The Saudi Public Investment Fund (PIF) will take over the metallurgical division of chemicals manufacturer Sabic. The acquisition includes the purchase of Saudi Iron and Steel Company (Hadeed), a wholly owned subsidiary of Sabic, for approximately USD 3.3 billion.
PIF believes that the acquisition of Hadeed will strengthen its efforts to support local industry development and meet the growing demand for steel products in various sectors, including construction, automotive, utilities, renewable energy, transportation and logistics.
These transactions underscore the growing influence of the Saudi investment fund in the Arab world's largest economy. PIF invests in a range of sectors, including automotive, food and agriculture, construction, real estate, healthcare and many others, with the aim of diversifying and enhancing the Kingdom's economic sustainability through strategic investments and initiatives. It seeks to prepare the country, which is the largest exporter of oil, for a post-oil future.
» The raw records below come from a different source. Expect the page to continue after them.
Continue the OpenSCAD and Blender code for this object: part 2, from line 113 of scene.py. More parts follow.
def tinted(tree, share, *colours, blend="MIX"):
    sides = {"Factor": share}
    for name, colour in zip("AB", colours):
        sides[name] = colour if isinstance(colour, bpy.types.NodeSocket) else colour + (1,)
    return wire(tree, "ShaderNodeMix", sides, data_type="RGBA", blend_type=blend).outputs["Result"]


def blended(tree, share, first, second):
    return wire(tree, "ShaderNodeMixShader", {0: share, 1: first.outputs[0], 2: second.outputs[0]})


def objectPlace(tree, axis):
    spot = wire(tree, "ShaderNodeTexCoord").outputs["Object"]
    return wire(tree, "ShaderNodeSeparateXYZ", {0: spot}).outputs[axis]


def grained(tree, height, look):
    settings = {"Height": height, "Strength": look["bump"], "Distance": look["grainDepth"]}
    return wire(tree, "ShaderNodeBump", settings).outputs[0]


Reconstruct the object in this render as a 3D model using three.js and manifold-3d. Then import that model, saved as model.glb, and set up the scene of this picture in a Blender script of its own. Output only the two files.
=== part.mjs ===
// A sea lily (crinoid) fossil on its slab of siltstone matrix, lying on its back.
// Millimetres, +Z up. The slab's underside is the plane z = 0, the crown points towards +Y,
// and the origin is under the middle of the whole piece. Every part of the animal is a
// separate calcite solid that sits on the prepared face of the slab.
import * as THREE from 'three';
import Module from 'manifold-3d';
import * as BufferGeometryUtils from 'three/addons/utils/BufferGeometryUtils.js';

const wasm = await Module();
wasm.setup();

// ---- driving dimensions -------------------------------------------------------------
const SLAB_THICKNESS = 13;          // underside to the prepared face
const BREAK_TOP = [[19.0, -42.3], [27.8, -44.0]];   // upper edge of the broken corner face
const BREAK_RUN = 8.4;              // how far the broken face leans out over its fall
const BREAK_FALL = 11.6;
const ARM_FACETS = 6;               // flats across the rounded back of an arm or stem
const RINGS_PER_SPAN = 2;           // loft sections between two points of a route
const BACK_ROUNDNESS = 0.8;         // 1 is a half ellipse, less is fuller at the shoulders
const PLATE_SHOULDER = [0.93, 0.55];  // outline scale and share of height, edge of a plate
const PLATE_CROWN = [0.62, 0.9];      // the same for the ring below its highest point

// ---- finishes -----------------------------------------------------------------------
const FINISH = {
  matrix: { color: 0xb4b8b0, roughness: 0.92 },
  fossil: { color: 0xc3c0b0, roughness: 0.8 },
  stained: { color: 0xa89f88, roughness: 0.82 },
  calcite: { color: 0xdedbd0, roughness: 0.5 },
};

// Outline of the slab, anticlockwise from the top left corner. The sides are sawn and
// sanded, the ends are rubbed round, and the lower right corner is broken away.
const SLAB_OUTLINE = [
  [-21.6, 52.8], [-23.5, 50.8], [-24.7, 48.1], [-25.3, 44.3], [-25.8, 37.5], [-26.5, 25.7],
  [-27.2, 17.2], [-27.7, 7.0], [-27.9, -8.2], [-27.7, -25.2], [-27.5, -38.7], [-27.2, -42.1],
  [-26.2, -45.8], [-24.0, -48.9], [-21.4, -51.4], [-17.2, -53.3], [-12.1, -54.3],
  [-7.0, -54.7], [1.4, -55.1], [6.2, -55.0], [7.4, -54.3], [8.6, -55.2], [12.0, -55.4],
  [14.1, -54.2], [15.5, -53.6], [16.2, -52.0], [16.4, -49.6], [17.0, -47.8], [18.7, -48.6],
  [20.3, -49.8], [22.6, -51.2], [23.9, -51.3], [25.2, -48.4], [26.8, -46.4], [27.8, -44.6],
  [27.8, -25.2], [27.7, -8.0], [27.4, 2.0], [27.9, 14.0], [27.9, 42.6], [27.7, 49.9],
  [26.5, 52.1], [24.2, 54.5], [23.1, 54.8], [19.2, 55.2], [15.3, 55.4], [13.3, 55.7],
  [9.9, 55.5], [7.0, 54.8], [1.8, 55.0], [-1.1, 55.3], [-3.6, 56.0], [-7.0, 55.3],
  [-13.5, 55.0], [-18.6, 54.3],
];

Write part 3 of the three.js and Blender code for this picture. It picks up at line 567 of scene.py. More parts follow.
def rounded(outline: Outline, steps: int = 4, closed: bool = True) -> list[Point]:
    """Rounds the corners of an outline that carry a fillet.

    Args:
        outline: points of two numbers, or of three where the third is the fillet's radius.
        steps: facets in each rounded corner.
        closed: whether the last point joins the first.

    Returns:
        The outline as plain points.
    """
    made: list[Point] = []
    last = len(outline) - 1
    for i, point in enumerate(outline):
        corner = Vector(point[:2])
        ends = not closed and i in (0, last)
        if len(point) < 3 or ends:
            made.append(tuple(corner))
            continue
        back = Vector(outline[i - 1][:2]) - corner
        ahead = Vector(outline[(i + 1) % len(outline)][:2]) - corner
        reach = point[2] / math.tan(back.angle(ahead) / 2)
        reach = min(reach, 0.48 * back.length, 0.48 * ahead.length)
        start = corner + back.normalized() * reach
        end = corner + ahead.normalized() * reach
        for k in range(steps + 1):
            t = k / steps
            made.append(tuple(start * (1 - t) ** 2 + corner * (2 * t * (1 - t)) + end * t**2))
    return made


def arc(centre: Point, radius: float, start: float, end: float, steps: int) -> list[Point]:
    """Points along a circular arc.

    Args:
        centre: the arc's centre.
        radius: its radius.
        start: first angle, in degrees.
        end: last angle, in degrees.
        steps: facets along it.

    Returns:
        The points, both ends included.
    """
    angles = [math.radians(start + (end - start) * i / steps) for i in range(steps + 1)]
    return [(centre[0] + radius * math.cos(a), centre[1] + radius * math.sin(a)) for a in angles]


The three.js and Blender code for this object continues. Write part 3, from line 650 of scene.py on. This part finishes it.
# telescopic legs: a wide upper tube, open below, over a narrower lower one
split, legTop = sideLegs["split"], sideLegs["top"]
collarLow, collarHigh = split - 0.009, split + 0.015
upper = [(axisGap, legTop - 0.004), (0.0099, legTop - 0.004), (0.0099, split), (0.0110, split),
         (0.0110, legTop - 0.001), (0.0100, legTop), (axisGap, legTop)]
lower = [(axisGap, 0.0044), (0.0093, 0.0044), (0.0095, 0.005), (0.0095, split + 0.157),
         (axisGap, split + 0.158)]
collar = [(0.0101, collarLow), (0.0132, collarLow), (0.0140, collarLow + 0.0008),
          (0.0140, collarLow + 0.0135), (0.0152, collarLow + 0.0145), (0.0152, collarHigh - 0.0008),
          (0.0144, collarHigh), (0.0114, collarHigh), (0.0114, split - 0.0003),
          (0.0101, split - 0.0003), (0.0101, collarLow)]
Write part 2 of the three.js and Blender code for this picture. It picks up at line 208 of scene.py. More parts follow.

Last week, for example, one of the companies owned by the fund acquired Jet Lessor for US$3.6 billion. The PIF also has plans to enter the mining sector and is currently in talks to buy a 10% stake worth US$2.5 billion in base metals miner Vale SA.
Sabic, the global petrochemicals giant, reported an 85% drop in net profit in the second quarter due to lower average selling prices and reduced demand. The company cited the reason for the divestment was to focus on its core business. The transaction is expected to be completed by the end of the first quarter of 2024.